## What the task requires
Extract the entries in their exact form.

======== Extracted data ========

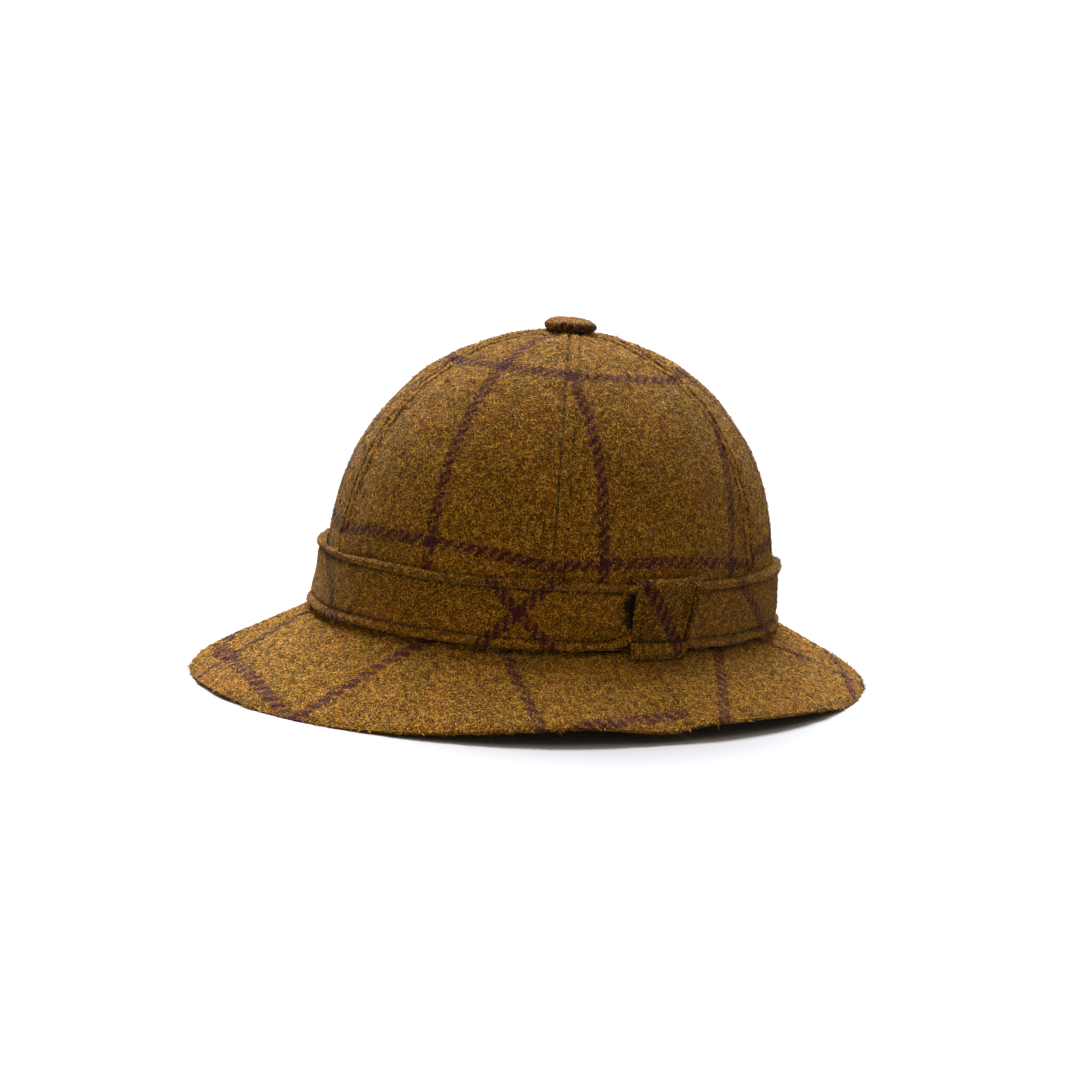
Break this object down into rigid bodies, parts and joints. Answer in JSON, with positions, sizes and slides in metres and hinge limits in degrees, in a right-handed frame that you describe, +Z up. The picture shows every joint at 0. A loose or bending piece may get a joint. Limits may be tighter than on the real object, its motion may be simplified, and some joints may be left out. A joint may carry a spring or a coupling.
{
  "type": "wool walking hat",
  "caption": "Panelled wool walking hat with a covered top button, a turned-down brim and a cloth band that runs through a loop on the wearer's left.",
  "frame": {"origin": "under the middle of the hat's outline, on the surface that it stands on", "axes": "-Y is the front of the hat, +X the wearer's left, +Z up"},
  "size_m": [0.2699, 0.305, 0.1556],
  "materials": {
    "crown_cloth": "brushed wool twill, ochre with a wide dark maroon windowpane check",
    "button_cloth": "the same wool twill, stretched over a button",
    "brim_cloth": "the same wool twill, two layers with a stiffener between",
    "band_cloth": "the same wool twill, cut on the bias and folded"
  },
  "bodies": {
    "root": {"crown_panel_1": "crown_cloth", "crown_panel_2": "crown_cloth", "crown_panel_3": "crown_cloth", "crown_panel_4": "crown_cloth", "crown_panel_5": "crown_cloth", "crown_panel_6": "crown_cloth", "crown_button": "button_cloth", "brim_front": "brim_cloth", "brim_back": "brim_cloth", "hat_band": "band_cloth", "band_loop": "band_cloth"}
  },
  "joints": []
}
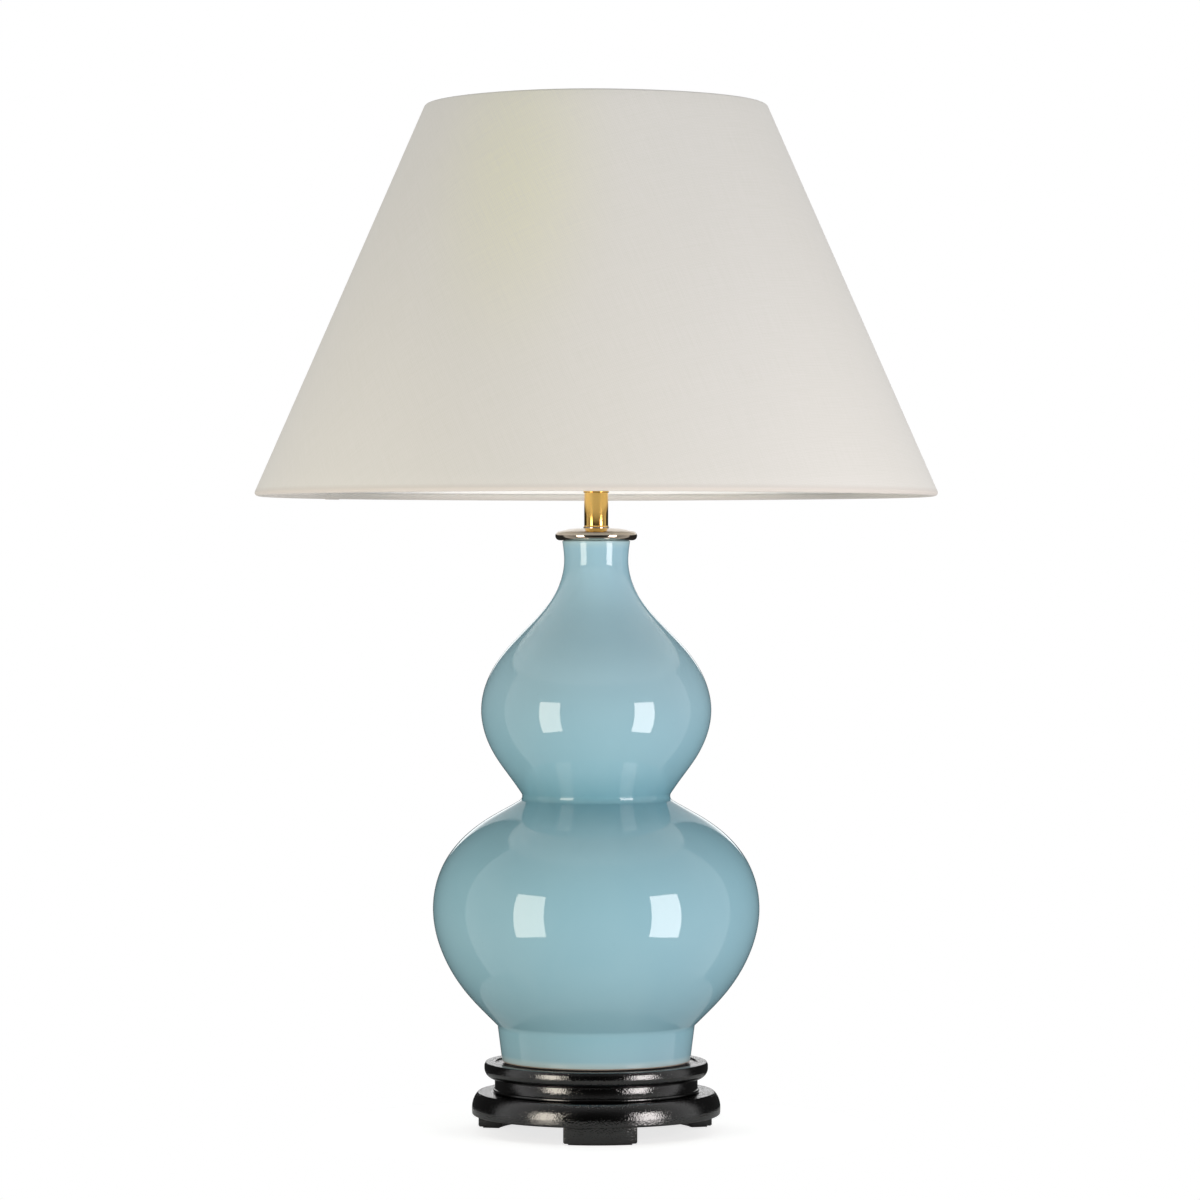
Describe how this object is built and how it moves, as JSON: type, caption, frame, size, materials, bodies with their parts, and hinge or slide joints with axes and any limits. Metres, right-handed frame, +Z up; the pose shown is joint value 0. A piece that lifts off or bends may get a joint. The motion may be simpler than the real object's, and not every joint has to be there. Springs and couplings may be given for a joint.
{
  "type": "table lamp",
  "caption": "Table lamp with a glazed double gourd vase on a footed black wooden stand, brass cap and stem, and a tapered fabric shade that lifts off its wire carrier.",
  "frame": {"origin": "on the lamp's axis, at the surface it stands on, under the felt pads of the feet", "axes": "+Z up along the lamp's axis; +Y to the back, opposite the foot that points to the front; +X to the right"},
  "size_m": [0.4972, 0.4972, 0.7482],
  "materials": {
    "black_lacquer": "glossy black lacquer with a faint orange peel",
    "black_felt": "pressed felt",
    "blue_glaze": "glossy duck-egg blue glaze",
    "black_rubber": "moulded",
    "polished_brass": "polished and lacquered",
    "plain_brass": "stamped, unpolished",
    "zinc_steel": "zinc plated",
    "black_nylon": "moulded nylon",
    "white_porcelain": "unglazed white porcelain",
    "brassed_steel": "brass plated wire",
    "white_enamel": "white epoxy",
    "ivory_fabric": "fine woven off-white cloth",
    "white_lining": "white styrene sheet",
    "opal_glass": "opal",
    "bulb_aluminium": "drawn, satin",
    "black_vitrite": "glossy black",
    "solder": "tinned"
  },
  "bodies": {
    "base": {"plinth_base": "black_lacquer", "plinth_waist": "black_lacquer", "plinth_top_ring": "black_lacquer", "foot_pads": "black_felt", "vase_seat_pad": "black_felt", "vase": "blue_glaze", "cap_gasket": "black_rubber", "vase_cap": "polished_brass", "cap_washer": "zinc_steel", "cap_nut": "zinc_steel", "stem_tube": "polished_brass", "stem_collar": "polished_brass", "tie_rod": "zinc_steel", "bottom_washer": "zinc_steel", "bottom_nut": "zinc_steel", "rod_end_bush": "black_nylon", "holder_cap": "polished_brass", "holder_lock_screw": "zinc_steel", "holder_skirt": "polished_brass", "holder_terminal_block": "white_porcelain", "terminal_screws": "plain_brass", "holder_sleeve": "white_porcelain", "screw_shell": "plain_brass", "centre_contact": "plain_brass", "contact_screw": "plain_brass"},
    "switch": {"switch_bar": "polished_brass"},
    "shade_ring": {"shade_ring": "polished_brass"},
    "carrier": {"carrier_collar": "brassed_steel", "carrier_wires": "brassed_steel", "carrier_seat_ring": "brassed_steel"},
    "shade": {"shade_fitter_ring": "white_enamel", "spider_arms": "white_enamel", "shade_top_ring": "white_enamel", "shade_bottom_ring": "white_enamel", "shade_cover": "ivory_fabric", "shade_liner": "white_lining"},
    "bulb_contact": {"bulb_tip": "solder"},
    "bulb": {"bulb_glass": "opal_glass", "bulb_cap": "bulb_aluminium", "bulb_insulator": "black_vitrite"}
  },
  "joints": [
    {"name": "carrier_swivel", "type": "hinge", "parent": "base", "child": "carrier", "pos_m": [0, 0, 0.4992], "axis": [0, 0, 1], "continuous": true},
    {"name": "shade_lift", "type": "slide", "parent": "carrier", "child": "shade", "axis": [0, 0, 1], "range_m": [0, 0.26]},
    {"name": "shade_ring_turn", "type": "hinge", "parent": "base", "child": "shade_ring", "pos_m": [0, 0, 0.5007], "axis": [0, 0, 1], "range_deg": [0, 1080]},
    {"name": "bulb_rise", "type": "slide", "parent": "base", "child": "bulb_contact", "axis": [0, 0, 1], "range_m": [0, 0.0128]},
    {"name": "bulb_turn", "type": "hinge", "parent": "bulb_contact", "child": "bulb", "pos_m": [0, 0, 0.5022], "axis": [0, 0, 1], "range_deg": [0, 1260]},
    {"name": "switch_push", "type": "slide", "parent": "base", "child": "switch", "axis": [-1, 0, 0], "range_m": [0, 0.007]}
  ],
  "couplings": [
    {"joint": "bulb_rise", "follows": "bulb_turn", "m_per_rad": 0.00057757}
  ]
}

========

## Solution for this task
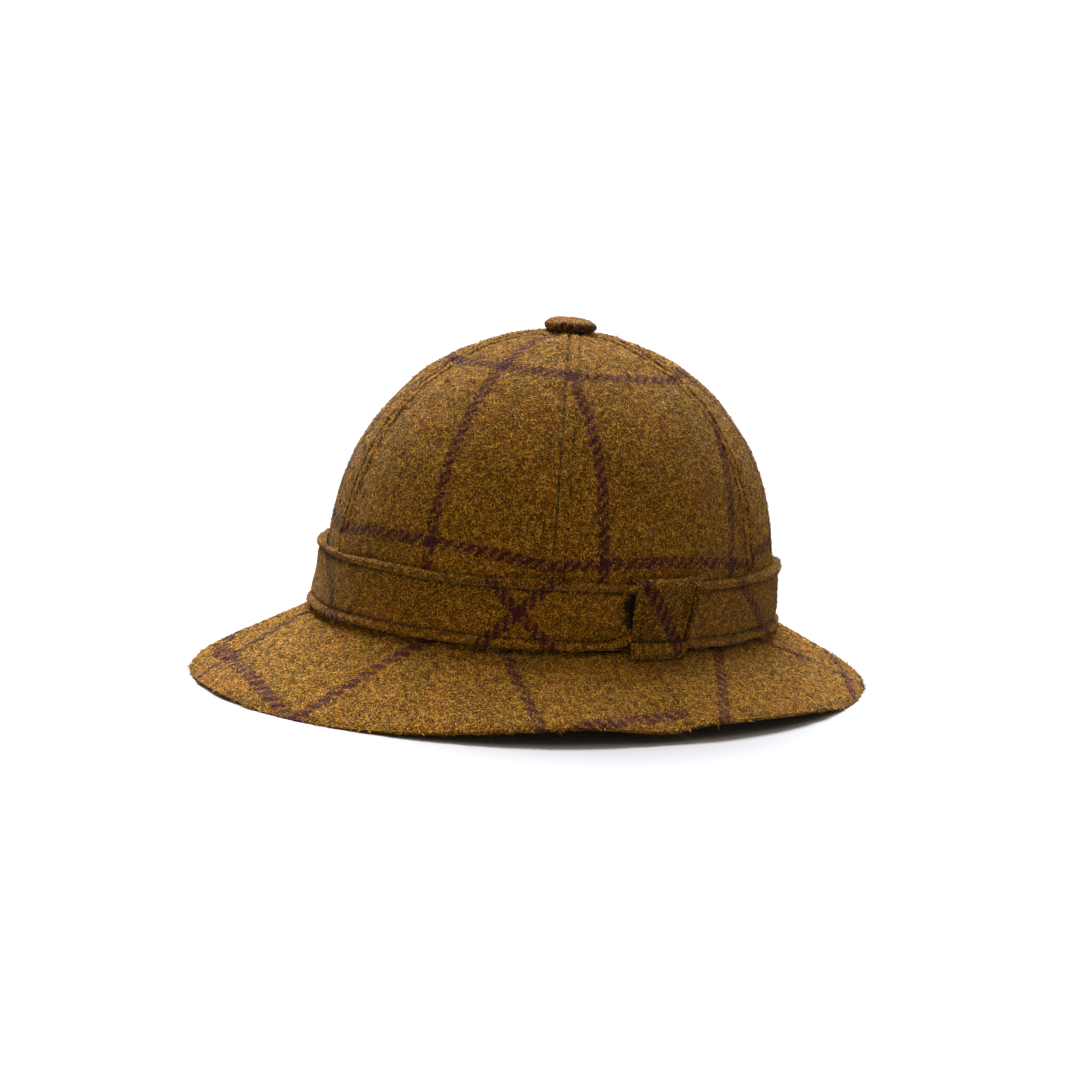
Break this object down into rigid bodies, parts and joints. Answer in JSON, with positions, sizes and slides in metres and hinge limits in degrees, in a right-handed frame that you describe, +Z up. The picture shows every joint at 0. A loose or bending piece may get a joint. Limits may be tighter than on the real object, its motion may be simplified, and some joints may be left out. A joint may carry a spring or a coupling.
{
  "type": "wool walking hat",
  "caption": "Panelled wool walking hat with a covered top button, a turned-down brim and a cloth band that runs through a loop on the wearer's left.",
  "frame": {"origin": "under the middle of the hat's outline, on the surface that it stands on", "axes": "-Y is the front of the hat, +X the wearer's left, +Z up"},
  "size_m": [0.2699, 0.305, 0.1556],
  "materials": {
    "crown_cloth": "brushed wool twill, ochre with a wide dark maroon windowpane check",
    "button_cloth": "the same wool twill, stretched over a button",
    "brim_cloth": "the same wool twill, two layers with a stiffener between",
    "band_cloth": "the same wool twill, cut on the bias and folded"
  },
  "bodies": {
    "root": {"crown_panel_1": "crown_cloth", "crown_panel_2": "crown_cloth", "crown_panel_3": "crown_cloth", "crown_panel_4": "crown_cloth", "crown_panel_5": "crown_cloth", "crown_panel_6": "crown_cloth", "crown_button": "button_cloth", "brim_front": "brim_cloth", "brim_back": "brim_cloth", "hat_band": "band_cloth", "band_loop": "band_cloth"}
  },
  "joints": []
}
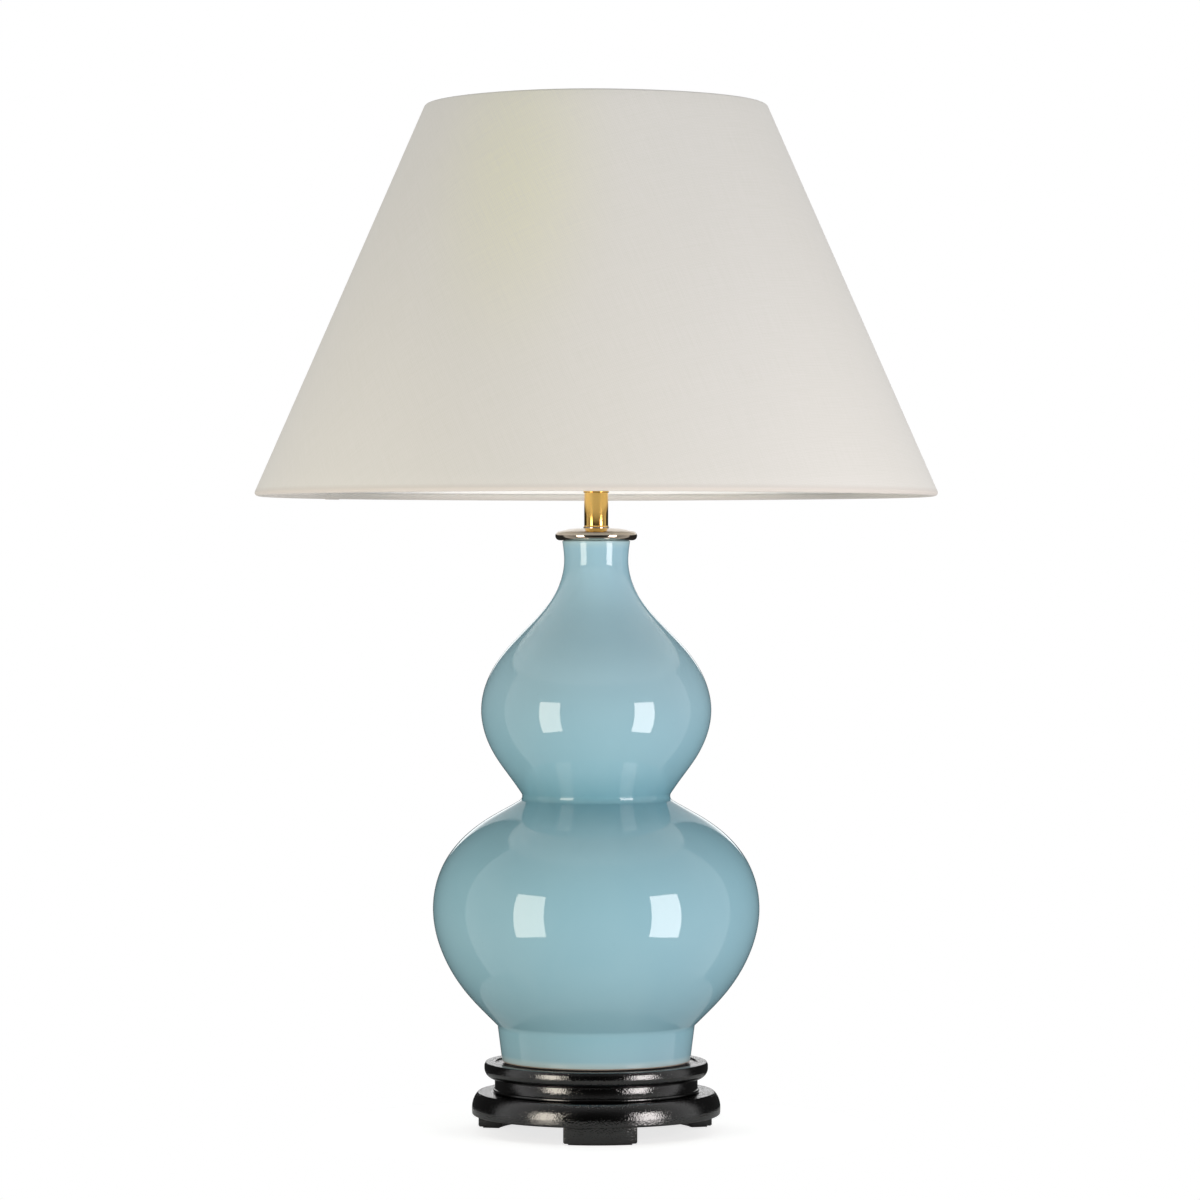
Describe how this object is built and how it moves, as JSON: type, caption, frame, size, materials, bodies with their parts, and hinge or slide joints with axes and any limits. Metres, right-handed frame, +Z up; the pose shown is joint value 0. A piece that lifts off or bends may get a joint. The motion may be simpler than the real object's, and not every joint has to be there. Springs and couplings may be given for a joint.
{
  "type": "table lamp",
  "caption": "Table lamp with a glazed double gourd vase on a footed black wooden stand, brass cap and stem, and a tapered fabric shade that lifts off its wire carrier.",
  "frame": {"origin": "on the lamp's axis, at the surface it stands on, under the felt pads of the feet", "axes": "+Z up along the lamp's axis; +Y to the back, opposite the foot that points to the front; +X to the right"},
  "size_m": [0.4972, 0.4972, 0.7482],
  "materials": {
    "black_lacquer": "glossy black lacquer with a faint orange peel",
    "black_felt": "pressed felt",
    "blue_glaze": "glossy duck-egg blue glaze",
    "black_rubber": "moulded",
    "polished_brass": "polished and lacquered",
    "plain_brass": "stamped, unpolished",
    "zinc_steel": "zinc plated",
    "black_nylon": "moulded nylon",
    "white_porcelain": "unglazed white porcelain",
    "brassed_steel": "brass plated wire",
    "white_enamel": "white epoxy",
    "ivory_fabric": "fine woven off-white cloth",
    "white_lining": "white styrene sheet",
    "opal_glass": "opal",
    "bulb_aluminium": "drawn, satin",
    "black_vitrite": "glossy black",
    "solder": "tinned"
  },
  "bodies": {
    "base": {"plinth_base": "black_lacquer", "plinth_waist": "black_lacquer", "plinth_top_ring": "black_lacquer", "foot_pads": "black_felt", "vase_seat_pad": "black_felt", "vase": "blue_glaze", "cap_gasket": "black_rubber", "vase_cap": "polished_brass", "cap_washer": "zinc_steel", "cap_nut": "zinc_steel", "stem_tube": "polished_brass", "stem_collar": "polished_brass", "tie_rod": "zinc_steel", "bottom_washer": "zinc_steel", "bottom_nut": "zinc_steel", "rod_end_bush": "black_nylon", "holder_cap": "polished_brass", "holder_lock_screw": "zinc_steel", "holder_skirt": "polished_brass", "holder_terminal_block": "white_porcelain", "terminal_screws": "plain_brass", "holder_sleeve": "white_porcelain", "screw_shell": "plain_brass", "centre_contact": "plain_brass", "contact_screw": "plain_brass"},
    "switch": {"switch_bar": "polished_brass"},
    "shade_ring": {"shade_ring": "polished_brass"},
    "carrier": {"carrier_collar": "brassed_steel", "carrier_wires": "brassed_steel", "carrier_seat_ring": "brassed_steel"},
    "shade": {"shade_fitter_ring": "white_enamel", "spider_arms": "white_enamel", "shade_top_ring": "white_enamel", "shade_bottom_ring": "white_enamel", "shade_cover": "ivory_fabric", "shade_liner": "white_lining"},
    "bulb_contact": {"bulb_tip": "solder"},
    "bulb": {"bulb_glass": "opal_glass", "bulb_cap": "bulb_aluminium", "bulb_insulator": "black_vitrite"}
  },
  "joints": [
    {"name": "carrier_swivel", "type": "hinge", "parent": "base", "child": "carrier", "pos_m": [0, 0, 0.4992], "axis": [0, 0, 1], "continuous": true},
    {"name": "shade_lift", "type": "slide", "parent": "carrier", "child": "shade", "axis": [0, 0, 1], "range_m": [0, 0.26]},
    {"name": "shade_ring_turn", "type": "hinge", "parent": "base", "child": "shade_ring", "pos_m": [0, 0, 0.5007], "axis": [0, 0, 1], "range_deg": [0, 1080]},
    {"name": "bulb_rise", "type": "slide", "parent": "base", "child": "bulb_contact", "axis": [0, 0, 1], "range_m": [0, 0.0128]},
    {"name": "bulb_turn", "type": "hinge", "parent": "bulb_contact", "child": "bulb", "pos_m": [0, 0, 0.5022], "axis": [0, 0, 1], "range_deg": [0, 1260]},
    {"name": "switch_push", "type": "slide", "parent": "base", "child": "switch", "axis": [-1, 0, 0], "range_m": [0, 0.007]}
  ],
  "couplings": [
    {"joint": "bulb_rise", "follows": "bulb_turn", "m_per_rad": 0.00057757}
  ]
}